### Goal
Your answer should consist solely of the lines from the one with "Reconstruct the object" through the one with "const lapSetback = 3;", copied exactly, endpoints included.

### Data shown

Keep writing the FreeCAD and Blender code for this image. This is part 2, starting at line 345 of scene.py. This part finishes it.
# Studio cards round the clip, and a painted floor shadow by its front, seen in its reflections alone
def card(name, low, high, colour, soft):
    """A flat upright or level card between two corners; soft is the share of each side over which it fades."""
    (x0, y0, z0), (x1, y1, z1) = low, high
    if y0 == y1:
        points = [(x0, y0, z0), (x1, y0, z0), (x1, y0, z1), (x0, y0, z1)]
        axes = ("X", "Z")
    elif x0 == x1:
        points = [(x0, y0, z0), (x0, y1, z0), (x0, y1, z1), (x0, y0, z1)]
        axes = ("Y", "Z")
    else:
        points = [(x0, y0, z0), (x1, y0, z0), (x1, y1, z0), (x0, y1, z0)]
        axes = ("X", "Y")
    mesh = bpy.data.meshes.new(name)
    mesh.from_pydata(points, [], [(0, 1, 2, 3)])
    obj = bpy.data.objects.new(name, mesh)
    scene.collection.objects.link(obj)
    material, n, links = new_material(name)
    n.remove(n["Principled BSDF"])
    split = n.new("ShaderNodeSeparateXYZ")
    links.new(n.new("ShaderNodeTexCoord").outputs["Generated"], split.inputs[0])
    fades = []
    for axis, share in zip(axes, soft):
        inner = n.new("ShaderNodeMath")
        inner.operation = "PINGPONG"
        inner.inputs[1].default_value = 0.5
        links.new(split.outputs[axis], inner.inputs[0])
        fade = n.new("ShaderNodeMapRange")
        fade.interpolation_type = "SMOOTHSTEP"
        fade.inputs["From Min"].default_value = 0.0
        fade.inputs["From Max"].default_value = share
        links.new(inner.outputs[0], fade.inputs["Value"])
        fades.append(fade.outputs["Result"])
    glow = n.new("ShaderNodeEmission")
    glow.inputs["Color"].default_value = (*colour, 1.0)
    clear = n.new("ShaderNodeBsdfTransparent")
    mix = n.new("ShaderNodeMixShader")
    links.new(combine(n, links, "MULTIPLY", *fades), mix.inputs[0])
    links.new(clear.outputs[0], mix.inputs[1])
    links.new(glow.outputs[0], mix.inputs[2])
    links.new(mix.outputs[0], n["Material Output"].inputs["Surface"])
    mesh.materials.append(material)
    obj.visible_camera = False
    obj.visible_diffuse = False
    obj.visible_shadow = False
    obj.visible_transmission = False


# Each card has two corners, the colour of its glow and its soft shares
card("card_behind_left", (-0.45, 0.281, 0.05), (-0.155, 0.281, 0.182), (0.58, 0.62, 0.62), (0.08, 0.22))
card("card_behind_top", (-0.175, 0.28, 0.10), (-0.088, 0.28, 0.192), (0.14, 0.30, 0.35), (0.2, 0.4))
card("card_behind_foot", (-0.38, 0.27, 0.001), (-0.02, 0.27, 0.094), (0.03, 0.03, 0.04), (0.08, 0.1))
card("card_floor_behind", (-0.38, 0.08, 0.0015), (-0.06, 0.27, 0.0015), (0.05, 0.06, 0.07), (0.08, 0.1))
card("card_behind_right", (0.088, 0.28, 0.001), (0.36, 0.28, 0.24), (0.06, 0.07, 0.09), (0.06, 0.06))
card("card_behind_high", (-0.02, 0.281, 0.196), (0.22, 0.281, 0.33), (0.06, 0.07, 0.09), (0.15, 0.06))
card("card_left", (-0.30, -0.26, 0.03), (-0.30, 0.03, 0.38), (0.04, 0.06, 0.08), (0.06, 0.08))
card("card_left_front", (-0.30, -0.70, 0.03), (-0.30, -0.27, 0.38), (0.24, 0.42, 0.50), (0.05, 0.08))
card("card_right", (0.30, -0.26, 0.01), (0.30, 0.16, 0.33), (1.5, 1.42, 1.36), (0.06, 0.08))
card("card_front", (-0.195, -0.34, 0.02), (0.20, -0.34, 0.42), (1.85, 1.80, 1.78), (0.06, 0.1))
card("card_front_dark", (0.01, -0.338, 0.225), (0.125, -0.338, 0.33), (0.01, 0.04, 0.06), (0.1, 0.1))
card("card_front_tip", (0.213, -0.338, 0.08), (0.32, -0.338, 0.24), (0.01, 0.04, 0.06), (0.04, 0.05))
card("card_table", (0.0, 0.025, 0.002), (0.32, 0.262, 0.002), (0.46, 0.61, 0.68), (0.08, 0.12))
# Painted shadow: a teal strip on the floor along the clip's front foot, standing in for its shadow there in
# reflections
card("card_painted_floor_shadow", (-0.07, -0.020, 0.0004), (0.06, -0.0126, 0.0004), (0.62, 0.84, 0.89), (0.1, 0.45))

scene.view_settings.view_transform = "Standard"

* * *

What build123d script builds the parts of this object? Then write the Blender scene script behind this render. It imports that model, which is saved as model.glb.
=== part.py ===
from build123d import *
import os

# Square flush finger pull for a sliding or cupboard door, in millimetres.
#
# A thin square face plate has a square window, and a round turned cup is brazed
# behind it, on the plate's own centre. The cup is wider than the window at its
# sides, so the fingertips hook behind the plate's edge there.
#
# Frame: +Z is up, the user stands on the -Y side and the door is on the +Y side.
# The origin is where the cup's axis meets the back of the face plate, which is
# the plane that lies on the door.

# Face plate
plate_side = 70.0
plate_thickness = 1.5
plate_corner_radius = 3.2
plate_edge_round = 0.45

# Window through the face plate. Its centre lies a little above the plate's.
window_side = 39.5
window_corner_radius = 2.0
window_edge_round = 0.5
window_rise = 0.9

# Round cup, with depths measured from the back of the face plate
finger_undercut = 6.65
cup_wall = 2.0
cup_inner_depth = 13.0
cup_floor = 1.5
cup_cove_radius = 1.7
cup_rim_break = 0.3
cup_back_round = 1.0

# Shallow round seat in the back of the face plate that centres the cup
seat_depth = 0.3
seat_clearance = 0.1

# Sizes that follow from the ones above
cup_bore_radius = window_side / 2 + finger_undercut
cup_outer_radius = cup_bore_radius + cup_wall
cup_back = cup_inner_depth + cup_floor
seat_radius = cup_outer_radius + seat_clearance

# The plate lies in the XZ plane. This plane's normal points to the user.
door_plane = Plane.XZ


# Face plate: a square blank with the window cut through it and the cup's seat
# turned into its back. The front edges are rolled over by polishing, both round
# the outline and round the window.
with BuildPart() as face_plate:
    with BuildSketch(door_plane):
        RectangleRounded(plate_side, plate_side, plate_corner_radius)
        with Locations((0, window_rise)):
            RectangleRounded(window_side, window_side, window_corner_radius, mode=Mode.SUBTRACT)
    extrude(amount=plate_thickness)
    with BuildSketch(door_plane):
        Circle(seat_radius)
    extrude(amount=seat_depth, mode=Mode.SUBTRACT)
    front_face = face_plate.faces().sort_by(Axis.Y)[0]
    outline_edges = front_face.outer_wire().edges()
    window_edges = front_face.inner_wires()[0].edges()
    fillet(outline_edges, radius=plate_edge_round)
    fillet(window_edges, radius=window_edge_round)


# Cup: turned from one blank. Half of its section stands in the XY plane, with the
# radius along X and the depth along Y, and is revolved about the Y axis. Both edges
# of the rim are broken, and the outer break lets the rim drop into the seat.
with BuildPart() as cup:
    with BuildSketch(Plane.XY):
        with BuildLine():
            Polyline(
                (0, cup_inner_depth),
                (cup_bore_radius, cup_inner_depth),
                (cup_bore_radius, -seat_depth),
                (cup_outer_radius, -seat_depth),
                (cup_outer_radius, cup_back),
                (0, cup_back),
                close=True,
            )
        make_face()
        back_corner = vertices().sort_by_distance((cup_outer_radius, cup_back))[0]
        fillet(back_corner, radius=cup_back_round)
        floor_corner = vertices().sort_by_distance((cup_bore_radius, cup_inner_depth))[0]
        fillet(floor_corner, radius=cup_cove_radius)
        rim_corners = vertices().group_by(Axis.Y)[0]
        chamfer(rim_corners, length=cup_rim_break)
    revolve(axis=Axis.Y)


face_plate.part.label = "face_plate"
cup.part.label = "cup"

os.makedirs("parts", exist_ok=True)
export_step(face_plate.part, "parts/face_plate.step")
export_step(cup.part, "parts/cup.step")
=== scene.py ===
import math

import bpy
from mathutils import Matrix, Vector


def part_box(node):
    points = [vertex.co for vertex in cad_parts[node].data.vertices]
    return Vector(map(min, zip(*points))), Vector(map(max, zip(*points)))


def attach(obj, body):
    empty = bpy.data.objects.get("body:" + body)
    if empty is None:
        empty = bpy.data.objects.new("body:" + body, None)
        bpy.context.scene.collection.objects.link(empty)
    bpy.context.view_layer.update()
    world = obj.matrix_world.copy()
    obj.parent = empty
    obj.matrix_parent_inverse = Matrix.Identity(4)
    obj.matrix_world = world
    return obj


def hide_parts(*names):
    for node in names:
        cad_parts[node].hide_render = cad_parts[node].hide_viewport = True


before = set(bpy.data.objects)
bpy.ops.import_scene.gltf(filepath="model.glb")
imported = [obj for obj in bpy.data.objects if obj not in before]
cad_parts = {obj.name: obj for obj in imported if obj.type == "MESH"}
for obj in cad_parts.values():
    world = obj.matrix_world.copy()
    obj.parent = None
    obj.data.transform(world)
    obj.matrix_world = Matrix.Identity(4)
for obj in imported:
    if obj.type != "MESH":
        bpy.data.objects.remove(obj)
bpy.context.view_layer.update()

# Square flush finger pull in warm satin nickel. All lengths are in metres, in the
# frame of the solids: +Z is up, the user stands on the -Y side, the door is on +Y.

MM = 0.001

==

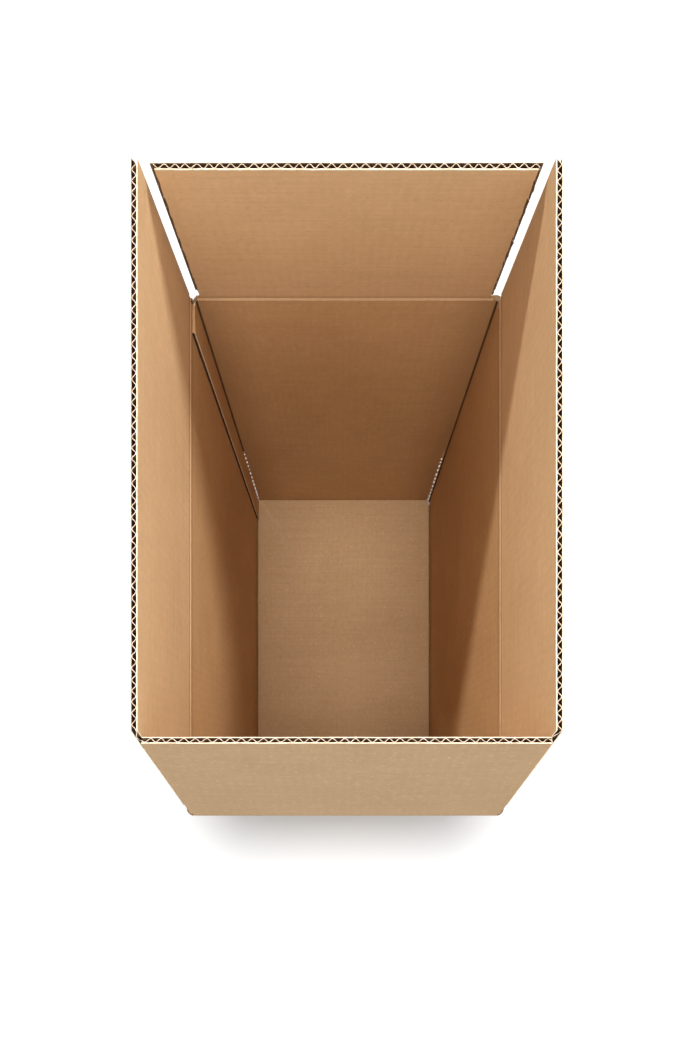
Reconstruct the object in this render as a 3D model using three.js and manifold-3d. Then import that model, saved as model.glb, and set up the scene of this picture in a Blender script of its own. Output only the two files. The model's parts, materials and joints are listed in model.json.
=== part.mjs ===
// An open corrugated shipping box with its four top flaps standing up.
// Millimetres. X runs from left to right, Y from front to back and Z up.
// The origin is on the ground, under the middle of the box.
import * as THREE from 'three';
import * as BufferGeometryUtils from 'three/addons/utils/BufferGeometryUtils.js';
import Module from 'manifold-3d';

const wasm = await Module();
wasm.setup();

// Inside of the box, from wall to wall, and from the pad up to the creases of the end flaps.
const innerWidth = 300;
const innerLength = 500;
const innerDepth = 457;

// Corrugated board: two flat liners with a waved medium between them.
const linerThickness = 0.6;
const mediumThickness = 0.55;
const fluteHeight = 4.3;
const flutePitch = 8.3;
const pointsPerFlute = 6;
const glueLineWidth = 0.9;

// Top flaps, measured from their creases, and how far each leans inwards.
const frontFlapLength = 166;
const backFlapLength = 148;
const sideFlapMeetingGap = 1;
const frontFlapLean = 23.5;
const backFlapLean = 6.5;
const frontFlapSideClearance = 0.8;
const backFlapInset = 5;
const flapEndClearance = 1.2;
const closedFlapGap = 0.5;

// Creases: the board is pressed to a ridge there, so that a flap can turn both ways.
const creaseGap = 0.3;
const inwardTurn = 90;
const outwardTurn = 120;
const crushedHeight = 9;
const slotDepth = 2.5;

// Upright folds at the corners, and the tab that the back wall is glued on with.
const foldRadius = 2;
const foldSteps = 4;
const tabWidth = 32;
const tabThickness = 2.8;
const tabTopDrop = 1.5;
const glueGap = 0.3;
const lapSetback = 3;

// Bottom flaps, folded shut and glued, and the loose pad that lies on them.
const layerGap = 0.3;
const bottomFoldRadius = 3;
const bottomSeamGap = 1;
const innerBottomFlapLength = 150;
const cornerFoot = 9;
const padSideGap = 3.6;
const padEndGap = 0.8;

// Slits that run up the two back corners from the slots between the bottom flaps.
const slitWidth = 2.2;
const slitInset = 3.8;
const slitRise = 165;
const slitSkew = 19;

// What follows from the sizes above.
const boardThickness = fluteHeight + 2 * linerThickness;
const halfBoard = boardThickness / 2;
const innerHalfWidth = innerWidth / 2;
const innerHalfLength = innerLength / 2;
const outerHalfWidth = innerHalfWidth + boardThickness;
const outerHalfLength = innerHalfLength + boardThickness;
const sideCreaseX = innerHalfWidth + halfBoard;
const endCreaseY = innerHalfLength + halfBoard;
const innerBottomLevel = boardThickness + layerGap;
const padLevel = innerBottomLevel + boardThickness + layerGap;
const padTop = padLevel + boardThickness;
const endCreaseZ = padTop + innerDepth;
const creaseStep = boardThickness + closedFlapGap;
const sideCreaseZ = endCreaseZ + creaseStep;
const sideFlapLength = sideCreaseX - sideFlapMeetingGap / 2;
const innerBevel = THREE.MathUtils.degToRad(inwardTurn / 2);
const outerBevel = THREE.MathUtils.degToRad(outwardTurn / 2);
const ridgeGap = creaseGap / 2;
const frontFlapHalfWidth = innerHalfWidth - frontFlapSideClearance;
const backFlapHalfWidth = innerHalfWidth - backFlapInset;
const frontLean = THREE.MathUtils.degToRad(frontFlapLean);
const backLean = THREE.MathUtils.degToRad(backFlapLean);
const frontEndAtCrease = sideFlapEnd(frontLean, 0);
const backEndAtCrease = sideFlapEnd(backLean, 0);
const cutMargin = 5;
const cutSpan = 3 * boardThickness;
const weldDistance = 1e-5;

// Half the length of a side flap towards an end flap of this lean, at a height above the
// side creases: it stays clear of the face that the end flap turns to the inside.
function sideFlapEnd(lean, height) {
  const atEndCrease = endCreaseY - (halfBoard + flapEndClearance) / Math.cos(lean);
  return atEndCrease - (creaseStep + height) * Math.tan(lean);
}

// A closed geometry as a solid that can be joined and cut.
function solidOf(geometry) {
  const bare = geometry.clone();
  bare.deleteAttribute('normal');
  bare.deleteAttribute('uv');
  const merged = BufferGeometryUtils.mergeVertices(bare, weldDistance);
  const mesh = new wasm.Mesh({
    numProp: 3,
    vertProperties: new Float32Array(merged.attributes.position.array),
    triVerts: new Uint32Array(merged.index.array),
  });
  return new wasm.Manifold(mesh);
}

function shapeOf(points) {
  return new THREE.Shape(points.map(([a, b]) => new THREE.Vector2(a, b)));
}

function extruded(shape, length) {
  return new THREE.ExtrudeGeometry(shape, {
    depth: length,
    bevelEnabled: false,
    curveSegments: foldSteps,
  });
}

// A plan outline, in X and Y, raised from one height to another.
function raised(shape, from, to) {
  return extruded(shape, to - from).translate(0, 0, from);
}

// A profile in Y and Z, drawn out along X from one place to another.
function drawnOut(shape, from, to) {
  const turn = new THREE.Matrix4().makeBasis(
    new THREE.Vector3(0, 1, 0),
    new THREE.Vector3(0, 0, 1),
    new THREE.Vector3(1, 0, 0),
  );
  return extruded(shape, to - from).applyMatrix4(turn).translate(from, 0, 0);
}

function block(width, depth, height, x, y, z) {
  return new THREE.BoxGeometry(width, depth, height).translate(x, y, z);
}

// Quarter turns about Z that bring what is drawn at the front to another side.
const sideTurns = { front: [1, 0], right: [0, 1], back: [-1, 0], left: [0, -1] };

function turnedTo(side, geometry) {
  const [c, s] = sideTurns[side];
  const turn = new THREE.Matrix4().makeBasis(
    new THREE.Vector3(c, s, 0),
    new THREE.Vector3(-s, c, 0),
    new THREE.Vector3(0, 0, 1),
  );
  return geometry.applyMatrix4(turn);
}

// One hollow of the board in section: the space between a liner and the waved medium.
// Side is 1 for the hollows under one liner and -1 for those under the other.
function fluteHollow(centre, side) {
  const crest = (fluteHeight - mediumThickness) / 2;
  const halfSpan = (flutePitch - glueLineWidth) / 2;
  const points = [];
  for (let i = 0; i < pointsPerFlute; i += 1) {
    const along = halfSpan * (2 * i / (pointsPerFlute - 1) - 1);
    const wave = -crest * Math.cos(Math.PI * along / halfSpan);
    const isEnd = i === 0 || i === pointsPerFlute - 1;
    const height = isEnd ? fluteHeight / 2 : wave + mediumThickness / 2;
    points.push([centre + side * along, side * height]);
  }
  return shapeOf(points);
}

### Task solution
Reconstruct the object in this render as a 3D model using three.js and manifold-3d. Then import that model, saved as model.glb, and set up the scene of this picture in a Blender script of its own. Output only the two files. The model's parts, materials and joints are listed in model.json.
=== part.mjs ===
// An open corrugated shipping box with its four top flaps standing up.
// Millimetres. X runs from left to right, Y from front to back and Z up.
// The origin is on the ground, under the middle of the box.
import * as THREE from 'three';
import * as BufferGeometryUtils from 'three/addons/utils/BufferGeometryUtils.js';
import Module from 'manifold-3d';

const wasm = await Module();
wasm.setup();

// Inside of the box, from wall to wall, and from the pad up to the creases of the end flaps.
const innerWidth = 300;
const innerLength = 500;
const innerDepth = 457;

// Corrugated board: two flat liners with a waved medium between them.
const linerThickness = 0.6;
const mediumThickness = 0.55;
const fluteHeight = 4.3;
const flutePitch = 8.3;
const pointsPerFlute = 6;
const glueLineWidth = 0.9;

// Top flaps, measured from their creases, and how far each leans inwards.
const frontFlapLength = 166;
const backFlapLength = 148;
const sideFlapMeetingGap = 1;
const frontFlapLean = 23.5;
const backFlapLean = 6.5;
const frontFlapSideClearance = 0.8;
const backFlapInset = 5;
const flapEndClearance = 1.2;
const closedFlapGap = 0.5;

// Creases: the board is pressed to a ridge there, so that a flap can turn both ways.
const creaseGap = 0.3;
const inwardTurn = 90;
const outwardTurn = 120;
const crushedHeight = 9;
const slotDepth = 2.5;

// Upright folds at the corners, and the tab that the back wall is glued on with.
const foldRadius = 2;
const foldSteps = 4;
const tabWidth = 32;
const tabThickness = 2.8;
const tabTopDrop = 1.5;
const glueGap = 0.3;
const lapSetback = 3;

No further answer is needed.